Yes, this is a dangerous moment in history.
But then it always is.
[Update]
A day after I wrote this, Trump posted this to Twitter:
This is the president of the United States right here suggesting that his political enemies be arrested for "treason."
This is the same definition -- the very same definition -- of "treason" used by dictators the world over: I.e. anyone who criticizes the state, and the state being me.
You look at that.
Look at it.
I don't care if you're a Republican or a Democrat, EVERY American should feel the hair standing up on the back of their necks right now. This cannot go on. Because arrests for "treason" WILL come next, followed by show trials. Followed by everything else. THIS is how it happens, right here.
Trump needs to be removed from office.
[end edit]
Impeachment is dangerous. And that danger – that very danger right there, the very nature of it -- is why it
must be done.
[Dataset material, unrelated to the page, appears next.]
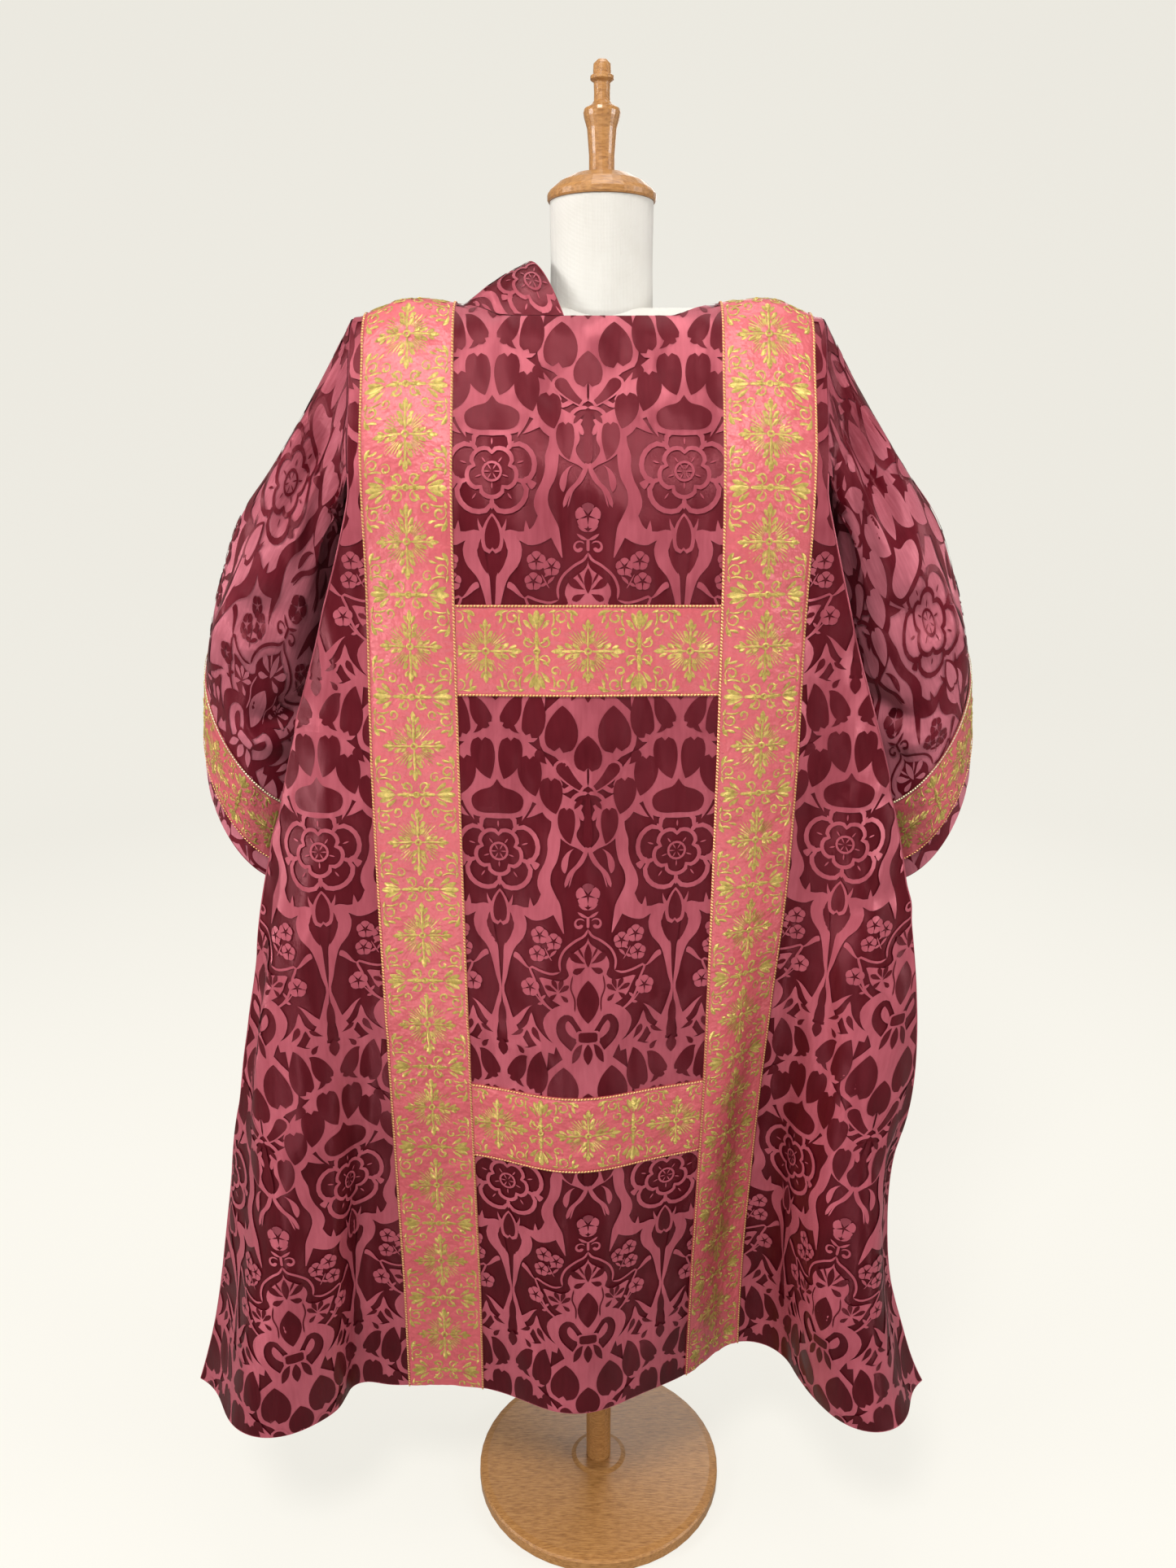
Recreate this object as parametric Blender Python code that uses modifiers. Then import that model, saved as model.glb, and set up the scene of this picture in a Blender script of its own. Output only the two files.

And it is in the crucible of crisis, facing the greatest of dangers, when true,
authentic greatness is forged.
Now is the time.
If you want a better nation, be better citizens.
I would not be understood my dear Marquis to speak of consequences which may be produced, in the revolution of ages, by corruption of morals, profligacy of manners, and listlessness for the preservation of the natural and unalienable rights of mankind; nor of the successful usurpations that may be established at such an unpropitious juncture, upon the ruins of liberty, however providently guarded and secured, as these are contingencies against which no human prudence can effectually provide. It will at least be a recommendation to the proposed Constitution that it is provided with more checks and barriers against the introduction of Tyranny, and those of a nature less liable to be surmounted, than any Government hitherto instituted among mortals, hath possessed. We are not to expect perfection in this world; but mankind, in modern times, have apparently made some progress in the science of government. Should that which is now offered to the People of America, be found on experiment less perfect than it can be made, a Constitutional door is left open for its amelioration.